Single-layer graphene-coated gold chip for electrochemical surface plasmon resonance study

Surface plasmon resonance (SPR) employs a gold (Au) thin film (ca. 50nm in thickness) chip to generate a surface plasmonic wave (SPW) for in situ monitoring of the interface/surface, which makes it intrinsically compatible with electrochemistry for combined electrochemical surface plasmon resonance (EC-SPR) investigations. However, conventional SPR Au chips suffers from a high background signal, narrow electrochemical window, and limited electrochemical stability. Presented in this work is a novel SPR chip composed of the Au/long-chain alkane thiol self-assembled monolayer/single-layer graphene (Au/SAM/G) sandwich architecture to address these problems. On this chip, the single-layer graphene serves as a working electrode for electrochemical measurement, and the underlying Au film serves as the SPW support for SPR monitoring; the sandwiched thiol monolayer enables the electrical separation of the graphene and Au film to protect the Au film from electrochemical polarization.

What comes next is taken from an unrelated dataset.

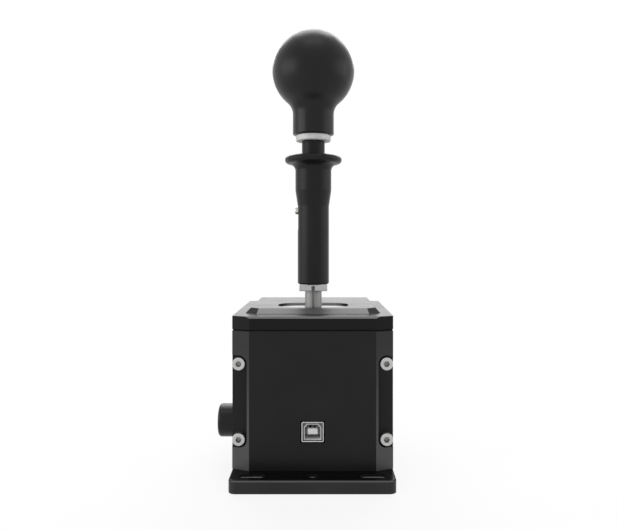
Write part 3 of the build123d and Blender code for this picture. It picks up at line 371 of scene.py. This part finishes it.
def base_finish(name, color, rough, specular):
    """The base plate: a smooth top and dull rims round its openings, both darkened with painted shade, worn
    outer edges, a painted highlight on the end bevels and slot walls painted pale as painted light.
    """
    s = Shader(name)
    x, y, z = s.places()
    up = s.facing()[2]
    from_middle = s.size(y)
    normal = s.rounded(0.0004)
    tone = s.clouded(color, scale=30.0, detail=4.0, shades=(0.88, 1.15))
    outside = s.either(s.below(z, RIM_FOOT, soft=0.0002), s.above(from_middle, END_WORN, soft=0.0003))
    tone = s.worn(tone, normal, patch_scale=380.0, wear=s.both(outside, 0.4))
    # The end bevels' lower half is painted pale: a painted highlight.
    end_bevel = s.both(
        s.within(up, 0.30, 0.92, soft=0.04),
        s.above(from_middle, END_BEVEL, soft=0.0002),
        s.below(z, BEVEL_MIDDLE, soft=0.00005),
    )
    tone = s.mix(end_bevel, tone, CUT_EDGE_HIGHLIGHT)
    # The slot walls are painted pale: painted light seen inside the slots.
    slot_walls = s.both(
        s.below(s.size(s.math("SUBTRACT", from_middle, SLOT_ROW)), SLOT_ROW_HALF, soft=0.0001),
        s.below(s.size(x), SLOT_ROW_SIDE, soft=0.0002),
        s.within(z, SLOT_WALL_FOOT, RIM_FOOT, soft=0.0001),
        s.below(s.size(up), 0.3, soft=0.05),
    )
    tone = s.mix(slot_walls, tone, BASE_SLOT_PAINTED_LIGHT)
    # The top and the rims round the openings are darkened: painted shade.
    rims = s.both(s.above(z, RIM_FOOT, soft=0.0001), s.below(from_middle, OPENINGS_END, soft=0.0002))
    top = s.either(s.above(up, 0.97, soft=0.01), rims)
    tone = s.mix(top, tone, shade(color, TOP_PAINTED_SHADE))
    roughness = s.mix(top, s.satin(rough), TOP_ROUGH, kind="FLOAT")
    roughness = s.mix(s.both(rims, s.below(up, 0.90, soft=0.04)), roughness, RIM_ROUGH, kind="FLOAT")
    return s.surface(tone, roughness, s.blasted(0.04, normal), specular=specular)


# The cover: its rim's height, the plateau's foot, the lever slot's ends and its wall, painted pale along its
# straight middle as a painted reflection, and its looks.
COVER_RIM = 0.0906
RIM_BEVEL_TOP = COVER_RIM - 0.00002
PLATEAU_FOOT = (COVER_RIM + 0.00002, COVER_RIM + 0.00016)
LEVER_SLOT_FRONT = -0.0260
LEVER_SLOT_BACK = 0.0060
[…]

Our experiment indicates that the electrochemical window of such a chip extends beyond the hydrogen/oxygen evolution reaction potential on Au with significantly improved electrochemical stability and suppressed background signal. Moreover, its intrinsic SPR sensitivity is completely reserved even compared to that of the conventional SPR Au chip. This Au/SAM/G chip may offer a valuable solution to the EC-SPR investigations in harsh conditions.